A more relevant precursor is the 2006 YouTube hit "Lonely Girl 15," which initially seemed to be the webcam confessions of troubled teens, but turned out to be professional actors playing roles with improvisational brio. "LG15" was groundbreaking, not only because of the mass trick that its creators played on viewers but because the then-new YouTube platform enabled viewers to upload their own video reactions, creating a crazy-quilt structure for the experience of the story.

While YouTube itself was becoming the venue of choice for a new class of entrepreneurial performers, many L.A. actors saw online video as a means to get noticed within the industry — a low-budget "American Idol" for actors. 

So Gebert began coaching actors to create improvisational monologues to showcase their talent, a process, which had evolved into a web site where 25 actors created characters — all situated in a fictional town. 

"It ran for about five weeks," said Gebert, "but there was no plot, so the whole thing just fell apart … I learned that you need an ongoing story."

Gebert pitched the idea to Tracy Evans and Biff Van Cleve, interactive producers from Houston, where Gebert had run an improv-based dinner theater. The three co-founded Theatrics in 2010 to develop the underlying platform and support the storytelling being showcased with the Beckinfield story, which Gebert writes. 

Theatrics has raised $1.4 million of seed funding to develop the site, most of it from investors in Houston whose previous experience has been in the oil business — certainly a rarity in the go-go world of Internet start-ups. 

In January they stormed San Francisco’s MacWorld/iWorld, where they turned the stage into yet another scene set in the town of Beckinfield, the finale to an in-story competition to cast a local production of the "Legend of Beckinfield."  

An actor named Michael Town, playing a character named Farmer Roger Teddy, was the winner of the "ultimate online audition", a prize worth $10,000 and the chance to star in a play being produced inside Beckinfield. Very Pirandello!

The MacWorld gig provided exposed the company to the Bay Area's tech community, and netted coverage by Mashable and some meetings with new investors, according to Gebert. 

It will be fascinating to see if there's an appetite among tech investors for a story-centered platform like Theatrics, which has dubbed its concept "mass participation television."

Theatrics' blend of user-generated content, Hollywood visibility, social networking, and guided story structure is quite unique, raising a lot of fascinating questions as story forms continue to evolve. For instance:

>> Could such a platform be used as a transmedia companion for conventional television series, creating a kind of video-based fan fiction? I can imagine this for the adventurous network or cable show-runner (and, I can also imagine the meeting with the network lawyers). 

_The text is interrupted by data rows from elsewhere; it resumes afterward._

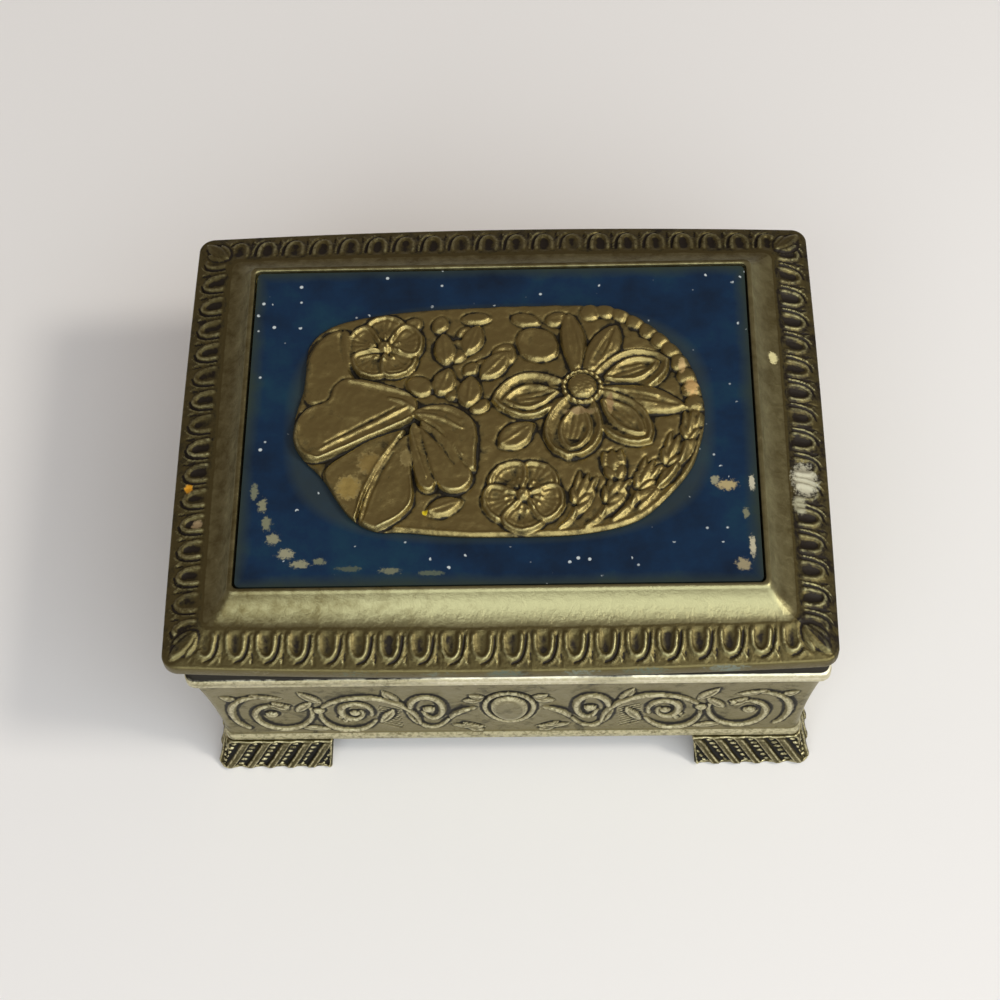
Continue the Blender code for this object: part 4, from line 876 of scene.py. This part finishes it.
def bell(relief):
    """The bell flower that hangs from the fans: three lobes, with veins."""
    for lobe in BELL_LOBES:
        relief.press(rounded(lobe), FIELD, 1.2)
    veins = [([(-11.4, 0.0), (-8.4, -0.4), (-5.0, -2.4)], 0.3),
             ([(-11.4, -1.2), (-8.4, -4.2), (-6.0, -8.2)], -0.3),
             ([(-10.8, -1.0), (-7.4, -3.8), (-5.0, -6.8)], 0.28),
             ([(-12.2, -2.2), (-11.2, -6.0), (-9.8, -10.2)], 0.3),
             ([(-10.6, 0.8), (-7.6, 0.8), (-5.0, -0.8)], -0.2)]
    for points, rise in veins:
        relief.line(smooth_line(points), 0.34, rise)


def bud(relief, root, heading, length, width):
    """Three narrow petals with a slit between, held in two sepals."""
    for lean in (-14, 14, 0):
        relief.leaf(root, heading + lean, length, width * 0.46, PILLOW, 0.95, blunt=0.7,
                    fullest=0.95)
    for side in (-1, 1):
        foot = point_at(root, heading, 0.0, 0.2 * side)
        relief.leaf(foot, heading + 26 * side, length * 0.5, width * 0.34, PILLOW, 0.8, blunt=0.7)


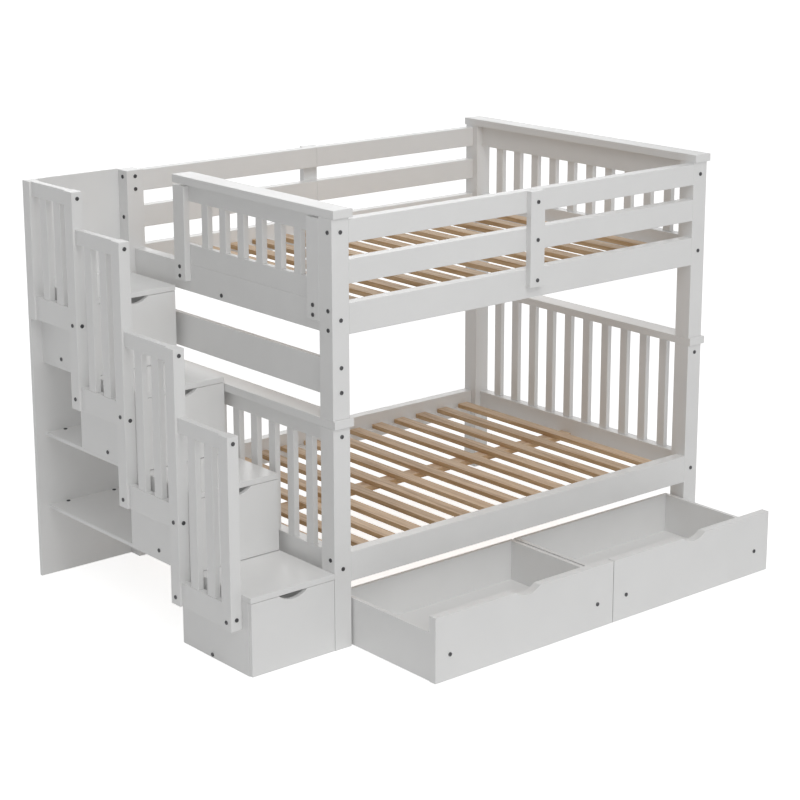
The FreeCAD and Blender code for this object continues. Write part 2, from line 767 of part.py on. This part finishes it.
def bed_bolts():
    middle = {
        "lower": "(rail_base + rail_height / 2)",
        "upper": "(%s + rail_height / 2)" % UPPER_RAIL,
        "gap": "(%s + gap_board_height / 2)" % GAP_BOARD_BASE,
        "head": "(lower_post_height - left_top_rail_height / 2)",
        "guard": "(%s + guard_top_rise + guard_top_height / 2)" % UPPER_RAIL,
        "guard_low": "(%s + guard_middle_rise + guard_middle_height / 2)" % UPPER_RAIL,
    }
    spots = []
    left_line = "post_side / 2"
    right_line = "bed_length - post_side / 2"
    for face, y in (("front", "0"), ("rear", "bed_width")):
        for level in ("lower", "upper", "head", "guard"):
            for x in (left_line, right_line):
                spots.append((face, x, y, middle[level]))
        for sign in ("-", "+"):
            spots.append((face, left_line, y, "%s %s gap_board_bolt_spread" % (middle["gap"], sign)))
    for y in ("rail_thickness / 2", "bed_width - rail_thickness / 2"):
        for level in ("lower", "upper"):
            for sign in ("-", "+"):
                spots.append(("right", "bed_length", y, "%s %s rail_bolt_spread" % (middle[level], sign)))
        for level in ("guard", "guard_low"):
            spots.append(("right", "bed_length", y, middle[level]))
    spots.append(("left", "0", "rail_thickness / 2", middle["guard"]))
    for level, lift in (("guard", "wall_bolt_lift"), ("guard_low", "wall_bolt_lift / 3")):
        spots.append(("left", "0", "bed_width - wall_bolt_inset", "%s + %s" % (middle[level], lift)))
    for level, sign in (("lower", "+"), ("upper", "-"), ("upper", "+")):
        spots.append(("left", "0", "rail_thickness / 2", "%s %s rail_bolt_spread" % (middle[level], sign)))
    for sign in ("-", "+"):
        spots.append(("front", left_line, REAR_POST, "%s %s entry_bolt_spread" % (middle["guard"], sign)))
    for face, y in (("front", "0 - batten_thickness"), ("rear", "bed_width + batten_thickness")):
        for level in ("guard", "guard_low"):
            spots.append((face, "bed_length / 2", y, middle[level]))
        spots.append((face, "bed_length / 2", y, BATTEN_BASE + " + batten_thickness"))
    stile_x = LEFT_END + " - stile_thickness"
    rear_stile = "(%s - entry_width - stile_width / 2)" % REAR_POST
    for y in ("post_side + stile_width / 2", rear_stile):
        for rise in ("stile_width / 4", "stile_width * 3 / 4"):
            spots.append(("left", stile_x, y, "%s + %s" % (STILE_BASE, rise)))
    beam_line = "%s + ledge_drop - beam_height" % UPPER_RAIL
    spots.append(("left", LEFT_END, BEAM_FRONT + " + bolt_head_radius", beam_line))
    return spots


def stair_bolts():
    line = "(%s + guard_depth / 2)" % GUARD_OUTER
    low = [guard_base(bay) + " + guard_bolt_rise" for bay in range(len(BAYS))]
    beside = low[:2] + [low[2] + " + guard_three_bolt_lift", low[3]]
    spots = []
    for bay in range(len(BAYS)):
        front = guard_front(bay)
        first_rise = " + guard_first_bolt_rise" if bay == 0 else ""
        spots.append(("front", line, front, guard_top(bay) + " - guard_bolt_drop"))
        spots.append(("front", line, front, low[bay] + first_rise))
        for height in beside[max(bay - 1, 0):bay + 1]:
            spots.append(("left", GUARD_OUTER, front + " + guard_post_width / 2", height))
    for step, front in enumerate(FRONTS):
        if step == 0:
            height = "plinth_gap + shelf_thickness / 2"
        else:
            height = tread_top(step - 1) + " + bolt_head_radius * 5 / 2"
        spots.append(("left", STAIR_LEFT, front + " + stair_width * 13 / 20", height))
    for step in (1, 2):
        for x in (STAIR_LEFT + " + shelf_bolt_inset", "0 - shelf_bolt_inset"):
            spots.append(("up", x, BACK_PANEL + " - shelf_bolt_margin", module_floor(step)))
    return spots


def underbed_bolts(start, width, height):
    y = "(0 - underbed_pulled_out)"
    z = height + " * 2 / 5"
    return [
        ("front", start + " + underbed_bolt_left", y, z),
        ("front", "%s + %s - underbed_bolt_right" % (start, width), y, z),
    ]


def export(folder):
    os.makedirs(folder, exist_ok=True)
    doc.recompute()
    for item in doc.Objects:
        if "Invalid" in item.State or "Error" in item.State:
            raise RuntimeError("%s did not compute: %s" % (item.Label, item.State))
    for part in nodes:
        if part.Shape.isNull() or not part.Shape.isValid():
            raise RuntimeError("%s has no valid shape" % part.Label)
    for part in nodes:
        part.Shape.exportStep("%s/%s.step" % (folder, part.Label))
    print("%d sub-parts, %d solids" % (len(nodes), sum(len(part.Shape.Solids) for part in nodes)))


make_posts()
make_caps()
make_side_rails()
make_guard_rails()
make_ends()
make_entry_panel()
make_decks()
make_stair_modules()
make_stair_guard()
make_stair_drawers()
bolt = bolt_head()
make_underbed_drawers(bolt)
node("bolts", [bolts("bolts", bolt, bed_bolts() + stair_bolts())])
export("parts")
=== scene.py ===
# %% [markdown]
# # A white bunk bed with storage stairs
#
# The bed comes in as finished solids: posts, rails, slats, steps, drawers and bolts, each at its
# real size. Nothing is modelled anew: this lesson gives them their surfaces and sets up the
# floor, the light and the camera. The first cell loads the solids.

# %% Load the bed
import math

import bpy
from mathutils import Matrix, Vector

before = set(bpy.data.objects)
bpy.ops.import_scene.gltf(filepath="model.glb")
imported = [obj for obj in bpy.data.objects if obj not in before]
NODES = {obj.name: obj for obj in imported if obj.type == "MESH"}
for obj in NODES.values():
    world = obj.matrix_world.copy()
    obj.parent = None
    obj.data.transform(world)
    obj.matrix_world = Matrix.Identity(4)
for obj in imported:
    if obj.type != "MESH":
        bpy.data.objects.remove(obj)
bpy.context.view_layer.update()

# %% [markdown]
# ## Building a finish from nodes
#
# Every finish below is a small tree of shader nodes. A helper that adds one node and wires its
# inputs keeps each tree short enough to read: a number sets a socket, and another node's output
# is linked to it.

# %% A helper for shader nodes


def new_finish(name):
    """An empty finish and the three nodes that each one starts from."""
    finish = bpy.data.materials.new(name)
    finish.use_nodes = True
    tree = finish.node_tree
    shader = tree.nodes["Principled BSDF"]
    place = tree.nodes.new("ShaderNodeTexCoord").outputs["Object"]
    return finish, tree, shader, place


def add(tree, kind, **inputs):
    """Add one node; names are input sockets, and 'set_' names are settings of the node itself."""
    node = tree.nodes.new(kind)
    for name, value in inputs.items():
        if name.startswith("set_"):
            setattr(node, name[4:], value)
    for name, value in inputs.items():
        if name.startswith("set_"):
            continue
        socket = node.inputs[int(name[1:])] if name[0] == "_" else node.inputs[name.replace("_", " ")]
        if isinstance(value, bpy.types.NodeSocket):
            tree.links.new(value, socket)
        else:
            socket.default_value = value
    return node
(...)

>> Is Theatrics a social network for actors or a consumer viewing platform? Ideally, both, of course, but clearly to date, the tilt has been to create "an intimate experience for actors, a dream stage for them," as Gebert puts it. Theatrics has invested in "backstage" tools to attract and support actors, who, after all, are creating the content. The next challenge is to attract a viewing audience to the story these actors (and the site team) are co-creating. It may well be that the audience appeal of role-playing games and virtual worlds will trump the conventional divide between audience and creators.

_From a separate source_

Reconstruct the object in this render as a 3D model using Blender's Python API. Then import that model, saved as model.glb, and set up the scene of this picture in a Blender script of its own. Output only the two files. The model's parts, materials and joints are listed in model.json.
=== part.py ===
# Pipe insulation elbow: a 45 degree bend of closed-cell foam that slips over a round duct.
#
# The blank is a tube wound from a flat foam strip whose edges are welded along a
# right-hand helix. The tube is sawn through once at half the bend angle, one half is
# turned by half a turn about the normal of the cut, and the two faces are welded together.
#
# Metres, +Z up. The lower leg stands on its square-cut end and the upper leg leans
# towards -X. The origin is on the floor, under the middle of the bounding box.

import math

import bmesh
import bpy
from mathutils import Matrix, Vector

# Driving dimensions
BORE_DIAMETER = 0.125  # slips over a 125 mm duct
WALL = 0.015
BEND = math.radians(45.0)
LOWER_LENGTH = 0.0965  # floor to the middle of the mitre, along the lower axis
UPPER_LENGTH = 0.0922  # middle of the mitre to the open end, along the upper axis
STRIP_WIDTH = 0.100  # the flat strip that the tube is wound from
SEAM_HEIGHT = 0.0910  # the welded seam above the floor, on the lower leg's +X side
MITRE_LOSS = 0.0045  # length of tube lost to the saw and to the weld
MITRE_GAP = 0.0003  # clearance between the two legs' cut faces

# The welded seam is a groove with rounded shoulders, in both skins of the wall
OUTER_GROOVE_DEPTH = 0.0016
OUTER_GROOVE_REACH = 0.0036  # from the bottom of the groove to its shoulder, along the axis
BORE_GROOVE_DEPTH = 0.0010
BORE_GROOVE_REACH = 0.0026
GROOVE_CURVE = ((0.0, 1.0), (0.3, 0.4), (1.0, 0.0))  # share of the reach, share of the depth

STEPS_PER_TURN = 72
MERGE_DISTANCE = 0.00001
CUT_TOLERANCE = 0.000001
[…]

>> Will this story-driven viewing experience scale? Social websites like Facebook and YouTube are built on the 80:20 rule, e.g., they attract vastly more members to consume the content produced by a small minority of "super producers," as a recent Pew study noted.

>> What about curation? I suspect that audience growth will be capped unless the site embraces some form of user-generated curation, enriching the story container for the view-only visitor and the more active participant alike. The web is aflame with different tools that allow users to edit, curate, and shape the presentation of content— a natural consequence of the proliferation of content. Of course, curation can also lead to the "hot chicks" problem — telling a story based entirely upon, shall we say, non-story elements.

>> Finally, is the co-creation movement trending up or flattening? What started as an academic analysis of the customer-created value in business, we are now seeing considerable heat applied to the co-creation paradigm in all sorts of business. The  question is how long it will take to attract and retain an audience to these new forms of collaborative, participatory storytelling. (As with this site by transmedia innovator Scott Walker.)

Go ahead: Test drive Beckinfield and see what you think. If you have the time and inclination, create your own character and see what happens. (I thought I would , but I chickened out).